Menurut saya sosiolinguistics sangat chic, sangat keren. Kenapa? Lihat contoh-contoh social interactions dari Face Book berikut ini. Beberapa nama telah disamarkan demi alasan keamanan dan kenyamanan.


























Nah dari 8 contoh interaksi di FB tersebut ada berapa sapaan untuk saya? Ada berapa kata ganti untuk saya? Ada berapa bahasa yang dipakai? Kira-kira kenapa ya?

Nah giliran Anda, ada berapa sapaan untuk Anda? Adakah yang Anda sukai? Adakah sebutan yang Anda benci? Kenapa ya?

Itulah diantaranya tema-tema sociolinguis-chic. Chic kan? Area yang diutak-atik oleh sociolinguis-chic adalah bahasa yang dipakai dalam komunitas dan hubungannya dengan berbagai faktor sosial. Faktor sosial itu antara lain usia, gender, kelas sosial, ethnicity, komunitas, dan daerah. Sociolinguis-chic juga mengutak-atik hubungan bahasa dan power.

Coba lihat lagi contoh-contoh di atas. Forms of address atau sapaan untuk saya bermacam-macam. ESW menyapa saya dengan first name lengkap "Ouda" tapi RR, dalam contoh kedua menyapa saya dengan "Da" saja. Sedangkan AYS menyapa saya dengan "Om", AS dengan "Kang", VI dengan "Camerad", BB dengan "Dab", MY dengan "Pak", dan OAJ menyapa dengan "Mas". Bahkan FAP memanggil saya "Ndoro" sapaan honorific Jawa jaman feodal. Jadi dari sembilan contoh interaksi itu ada 9 forms of address yang berbeda-beda. Kenapa ya?

Perhatikan juga pemakaian pronoun atau kata gantinya. Ada "Kamu"; "You"; "Anda"; "Kowe"; dan "Sampeyan". Kenapa lagi ya?

Belum lagi campuran bahasa yang dipakai. Contoh pertama misalnya, mencampur tiga bahasa: Inggris, Indonesia, dan Jawa. Kenapa juga ya?
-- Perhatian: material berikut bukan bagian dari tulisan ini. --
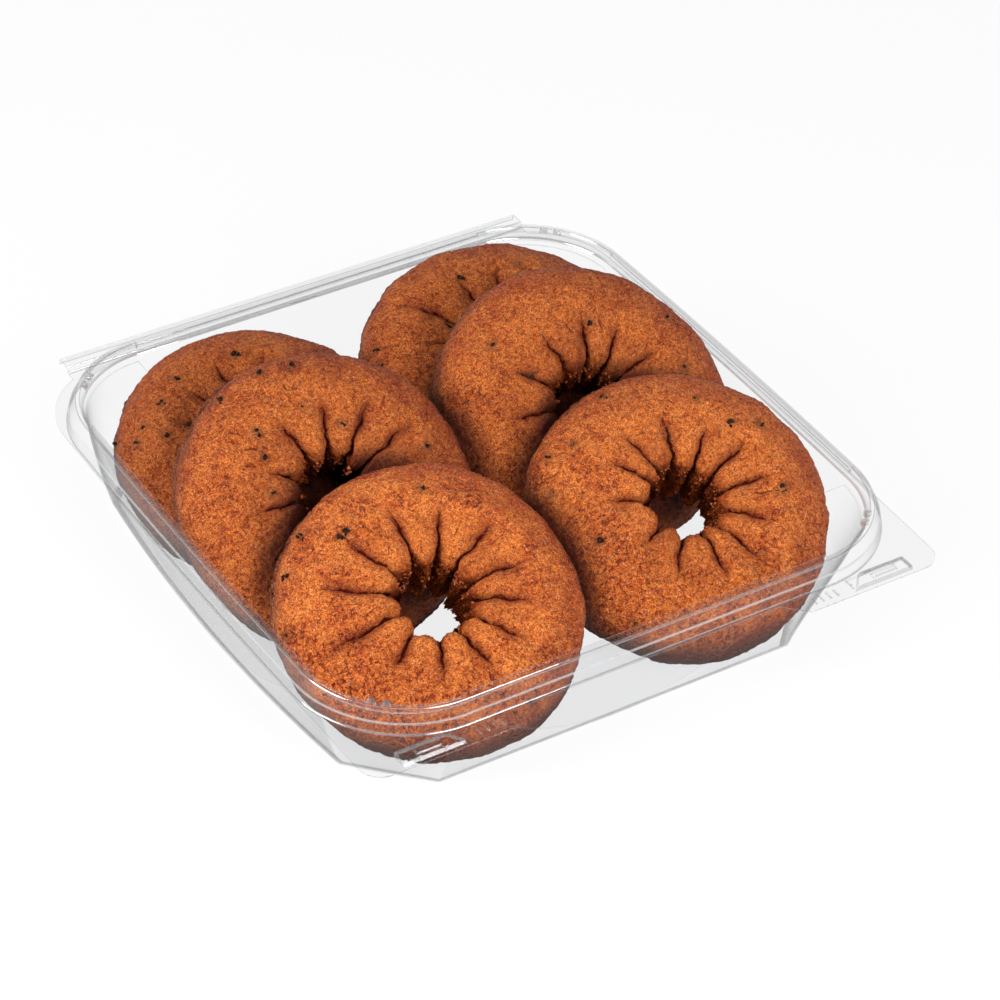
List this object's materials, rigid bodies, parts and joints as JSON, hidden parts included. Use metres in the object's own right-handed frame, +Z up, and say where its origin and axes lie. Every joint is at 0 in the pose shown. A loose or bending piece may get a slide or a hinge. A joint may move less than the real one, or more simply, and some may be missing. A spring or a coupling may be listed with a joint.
{
  "type": "box of doughnuts",
  "caption": "Open clear plastic takeaway tray with snap tabs and a hinge strip, filled with pleated cake doughnuts that lean on one another.",
  "frame": {"origin": "centre of the tray's outline on the surface it stands on, at the underside of its floor", "axes": "+Z up out of the tray, +X along the front edge, -Y the opening side with the two snap tabs, +Y the hinge side"},
  "size_m": [0.1848, 0.1986, 0.0622],
  "materials": {
    "clear_tray": "clear glossy thermoformed sheet, thin and slightly grey at its edges",
    "crust": "dry orange-brown fried cake crust with fine sugary grain, darker in the creases and at the sides",
    "crumb": "dark ragged crumb in the holes",
    "fruit_bits": "near-black dried fruit specks baked into the crust"
  },
  "bodies": {
    "root": {"tray": "clear_tray", "doughnut_front_left": "crust", "doughnut_middle_left": "crust", "doughnut_back_left": "crust", "doughnut_front_right": "crust", "doughnut_middle_right": "crust", "doughnut_back_right": "crust"}
  },
  "joints": []
}
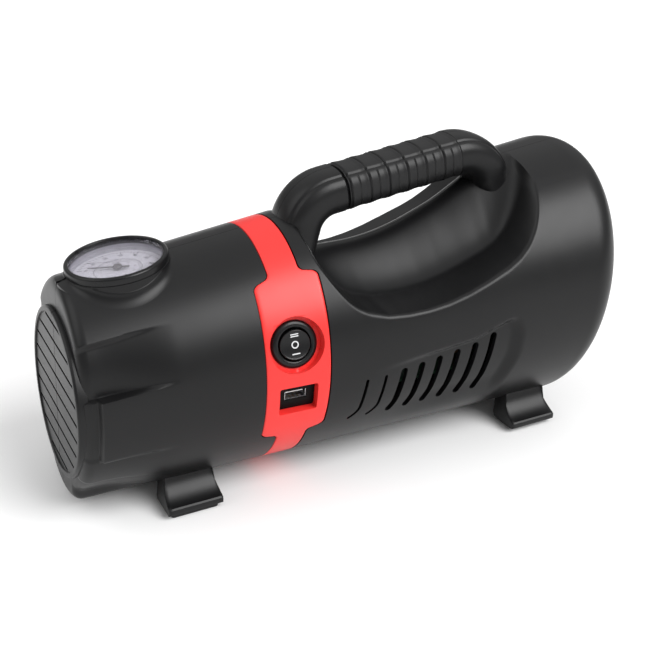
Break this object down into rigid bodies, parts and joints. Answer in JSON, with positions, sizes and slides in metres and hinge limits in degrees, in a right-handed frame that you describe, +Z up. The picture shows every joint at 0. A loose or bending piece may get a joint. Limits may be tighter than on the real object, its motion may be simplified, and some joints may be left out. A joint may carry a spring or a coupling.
{
  "type": "portable tire inflator",
  "caption": "Portable tire inflator with a conical drum housing, carrying handle, red control band with rocker and socket, pressure gauge and geared piston compressor.",
  "frame": {"origin": "on the floor plane, at the middle of the overall length and width", "axes": "+X towards the large end, -Y is the side with the switch and socket, +Z up"},
  "size_m": [0.3594, 0.1478, 0.1942],
  "materials": {
    "shell_black": "satin moulded plastic",
    "band_red": "semi-gloss red plastic",
    "inner_black": "matt plastic",
    "grip_rubber": "matt soft-touch rubber",
    "pad_rubber": "matt rubber",
    "screw_steel": "zinc plated",
    "bezel_black": "satin-gloss plastic",
    "gauge_glass": "clear",
    "gauge_body": "painted grey",
    "dial_white": "matt printed dial",
    "needle_dark": "matt",
    "brass_fitting": "turned",
    "socket_steel": "stamped",
    "tongue_white": "moulded",
    "board_green": "solder mask",
    "cast_alloy": "die cast",
    "motor_steel": "drawn steel",
    "magnet_dark": "sintered",
    "rotor_copper": "wound laminations",
    "gear_white": "moulded",
    "seal_rubber": "moulded",
    "copper_pipe": "drawn",
    "air_hose": "extruded",
    "transformer_iron": "varnished",
    "capacitor_blue": "sleeved"
  },
  "bodies": {
    "housing": {"nose_shell_near": "shell_black", "nose_shell_far": "shell_black", "rear_shell_near": "shell_black", "rear_shell_far": "shell_black", "control_band": "band_red", "band_carrier": "inner_black", "hand_well": "shell_black", "handle_core": "shell_black", "handle_grip": "grip_rubber", "rear_cover": "inner_black", "foot_pads": "pad_rubber", "shell_screws": "screw_steel", "gauge_bezel": "bezel_black", "gauge_lens": "gauge_glass", "gauge_case": "gauge_body", "gauge_dial": "dial_white", "gauge_movement": "brass_fitting", "switch_housing": "bezel_black", "switch_terminals": "brass_fitting", "usb_bezel": "bezel_black", "usb_shell": "socket_steel", "usb_tongue": "tongue_white", "usb_board": "board_green", "bulkhead": "cast_alloy", "motor_can": "motor_steel", "motor_end_bell": "inner_black", "motor_magnets": "magnet_dark", "motor_screws": "screw_steel", "cylinder_barrel": "cast_alloy", "cylinder_head": "cast_alloy", "head_screws": "screw_steel", "gauge_pipe": "copper_pipe", "outlet_pipe": "air_hose", "outlet_nipple": "brass_fitting", "power_board": "board_green", "transformer": "transformer_iron", "capacitors": "capacitor_blue", "heat_sink": "cast_alloy", "cord_gland": "inner_black", "cover_screws": "screw_steel"},
    "needle": {"gauge_needle": "needle_dark"},
    "rocker": {"switch_rocker": "bezel_black"},
    "rotor": {"motor_rotor": "rotor_copper", "pinion": "brass_fitting", "cooling_fan": "inner_black"},
    "crank": {"drive_gear": "gear_white", "crank_shaft": "motor_steel", "crank_retainer": "motor_steel"},
    "piston": {"piston_rod": "cast_alloy", "piston_seal": "seal_rubber"}
  },
  "joints": [
    {"name": "needle_turn", "type": "hinge", "parent": "housing", "child": "needle", "pos_m": [-0.1359, 0, 0.149], "axis": [-0.1097, 0, 0.994], "range_deg": [-270, 0], "stiffness_Nm_per_rad": 0.0002},
    {"name": "rocker_tilt", "type": "hinge", "parent": "housing", "child": "rocker", "pos_m": [-0.05303, -0.05261, 0.10094], "axis": [0.9982, -0.0574, 0.0153], "range_deg": [-11, 11]},
    {"name": "rotor_spin", "type": "hinge", "parent": "housing", "child": "rotor", "pos_m": [-0.1, 0, 0.076], "axis": [1, 0, 0], "continuous": true},
    {"name": "crank_spin", "type": "hinge", "parent": "housing", "child": "crank", "pos_m": [-0.0605, 0, 0.044], "axis": [1, 0, 0], "continuous": true},
    {"name": "piston_slide", "type": "slide", "parent": "housing", "child": "piston", "axis": [0, 0, 1], "range_m": [-0.016, 0]}
  ],
  "couplings": [
    {"joint": "crank_spin", "follows": "rotor_spin", "ratio": -0.23077}
  ]
}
Mengasyikan memang mengutak-atik speech events atau peristiwa kebahasaan. Nah yang bagian pertama dan kedua nanti kita coba otak-atik di pakai teori politeness sedang bagian ketiga dilihat dengan mata code switch alias alih kode.

Untuk sementara waktu, pikir-pikir dulu Anda pernah disapa dengan sebutan apa saja dan kalau berbicara berapa bahasa yang Anda campur aduk. Kenapa ya? Es campur bahasa resepnya apa ya? Campurannya enak atau kadang jayus ya?